Restate the opening lines of the material below word for word, stopping after the line that contains "# Paper core".

■ ■ ■ ■ ■

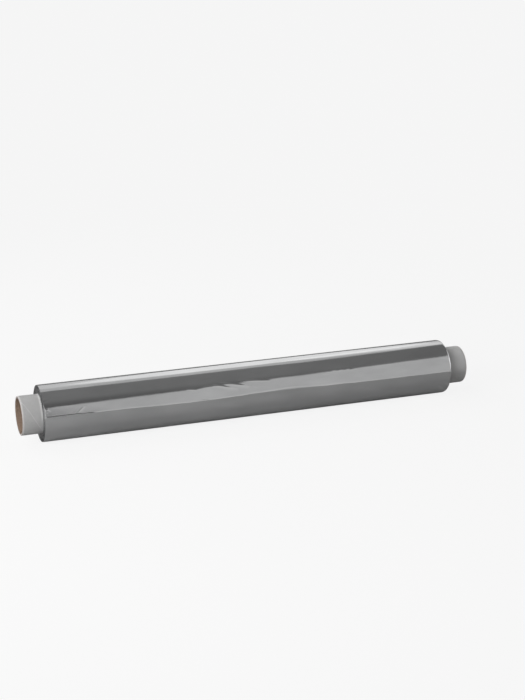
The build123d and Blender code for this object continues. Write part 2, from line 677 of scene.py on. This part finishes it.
class FOILROLL_OT_wind_foil(bpy.types.Operator):
    """Winds the foil: spins the section of the winding round its axis and shapes its outer turns"""

    bl_idname = "foilroll.wind_foil"
    bl_label = "Wind Foil"

    def execute(self, context):
        settings = context.scene.foil_roll.foil
        random.seed(11)
        noise.seed_set(11)
        left = end_face_points(FOIL_LEFT, settings.band_wander)
        right = end_face_points(FOIL_RIGHT, settings.band_wander)
        bm = spin_section(left + row_points() + right[::-1], FREE_EDGE_ANGLE, len(column_angles()))
        shape_winding(bm, settings)
        bm.normal_update()
        mark_winding(bm)
        materials = [bright_foil(settings), turn_edges(settings)]
        finish_piece(bm, "foil_winding", materials, "foil_roll")
        return {"FINISHED"}


# Paper core


def trim_to_core(bm, settings):
    """Cuts a strip off square at both ends of the core, gives its rims their loops of points, and merges
    points that come out too close together."""
    for x, outward in ((CORE_LEFT, -1), (CORE_RIGHT, 1)):
        for cut in (0.0, *RIM_CUTS):
            bmesh.ops.bisect_plane(
                bm,
                geom=bm.verts[:] + bm.edges[:] + bm.faces[:],
                plane_co=(x - outward * cut * settings.rim_length, 0, 0),
                plane_no=(outward, 0, 0),
                clear_outer=cut == 0.0,
            )
    bmesh.ops.remove_doubles(bm, verts=bm.verts[:], dist=CLOSEST_POINTS)


def round_rims(bm, settings):
    """Rounds the rims of a core piece as wear does, most on the outside."""
    middle = (BORE_RADIUS + CORE_RADIUS) / 2
    for vertex in bm.verts:
        x = vertex.co.x
        share = 1 - min(x - CORE_LEFT, CORE_RIGHT - x) / settings.rim_length
        if share > 0:
            radius, angle = round_axis(vertex.co)
            drop = settings.rim_drop * share * share
            radius += -drop if radius > middle else 0.4 * drop
            x = min(max(x, CORE_LEFT + RIM_INSET), CORE_RIGHT - RIM_INSET)
            vertex.co = on_roll(x, radius, angle)


def wind_strip(settings, radius, thickness, width, start_angle, ragged):
    """A paper strip wound along the core as a helix, whose inner skin has the given radius. Its edges
    are ragged by a given amount, apart from where it is cut off at the rims."""
    pitch = settings.seam_pitch
    turns = math.ceil((CORE_RIGHT - CORE_LEFT) / pitch) + 1
    margin = min(1 * MM, width / 4)
    rim_room = 0.1 * MM
    middle = CORE_LEFT - pitch / 2 if width > pitch / 2 else CORE_LEFT - pitch
    half = width / 2
    places = [-half, -half + margin, 0.0, half - margin, half]
    bm = bmesh.new()
    vertices, edges = chain(bm, [on_roll(middle + place, radius, start_angle) for place in places])
    bmesh.ops.spin(
        bm,
        geom=vertices + edges,
        cent=AXIS_POINT,
        axis=ALONG,
        dvec=ALONG * (pitch / settings.steps_per_turn),
        angle=math.tau * turns,
        steps=turns * settings.steps_per_turn,
    )
    trim_to_core(bm, settings)
    for edge in bm.edges:
        if edge.is_boundary and abs(edge.verts[0].co.x - edge.verts[1].co.x) > rim_room / 10:
            for vertex in edge.verts:
                if CORE_LEFT + rim_room < vertex.co.x < CORE_RIGHT - rim_room:
                    vertex.co.x += ragged * noise.noise(vertex.co * 900)
    bmesh.ops.recalc_face_normals(bm, faces=bm.faces)
    face = next(iter(bm.faces))
    centre = face.calc_center_median()
    if face.normal.dot(centre - Vector((centre.x, 0, AXIS_HEIGHT))) < 0:
        bmesh.ops.reverse_faces(bm, faces=bm.faces)
    bmesh.ops.solidify(bm, geom=bm.faces[:], thickness=-thickness)
    finish_paper(bm, settings)
    return bm


def finish_paper(bm, settings):
    """Wears the rims of a paper piece, smooths it, keeps its edges crisp and tells its cut ends apart."""
    round_rims(bm, settings)
    bm.normal_update()
    for face in bm.faces:
        face.smooth = True
        face.material_index = 1 if abs(face.normal.x) > 0.9 else 0
    for edge in bm.edges:
        edge.smooth = edge.calc_face_angle(0) < math.radians(30)


def make_tube(settings, inner, outer):
    """The plies between the lining and the outer strip, with slightly worn rims."""
    bevel = 0.15 * MM
    cuts = [CORE_LEFT + cut * settings.rim_length for cut in RIM_CUTS]
    half = [(x, inner) for x in cuts] + [(CORE_LEFT, inner + bevel), (CORE_LEFT, outer - bevel)]
    half += [(x, outer) for x in reversed(cuts)]
    section = half + [(-x, radius) for x, radius in reversed(half)]
    bm = spin_section(section, 0, settings.steps_per_turn)
    finish_paper(bm, settings)
    return bm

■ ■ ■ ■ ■

_Problem solution:_
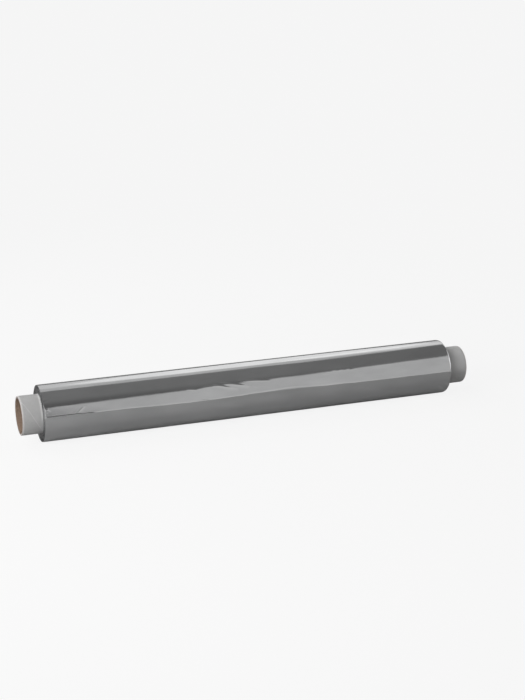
The build123d and Blender code for this object continues. Write part 2, from line 677 of scene.py on. This part finishes it.
class FOILROLL_OT_wind_foil(bpy.types.Operator):
    """Winds the foil: spins the section of the winding round its axis and shapes its outer turns"""

    bl_idname = "foilroll.wind_foil"
    bl_label = "Wind Foil"

    def execute(self, context):
        settings = context.scene.foil_roll.foil
        random.seed(11)
        noise.seed_set(11)
        left = end_face_points(FOIL_LEFT, settings.band_wander)
        right = end_face_points(FOIL_RIGHT, settings.band_wander)
        bm = spin_section(left + row_points() + right[::-1], FREE_EDGE_ANGLE, len(column_angles()))
        shape_winding(bm, settings)
        bm.normal_update()
        mark_winding(bm)
        materials = [bright_foil(settings), turn_edges(settings)]
        finish_piece(bm, "foil_winding", materials, "foil_roll")
        return {"FINISHED"}


# Paper core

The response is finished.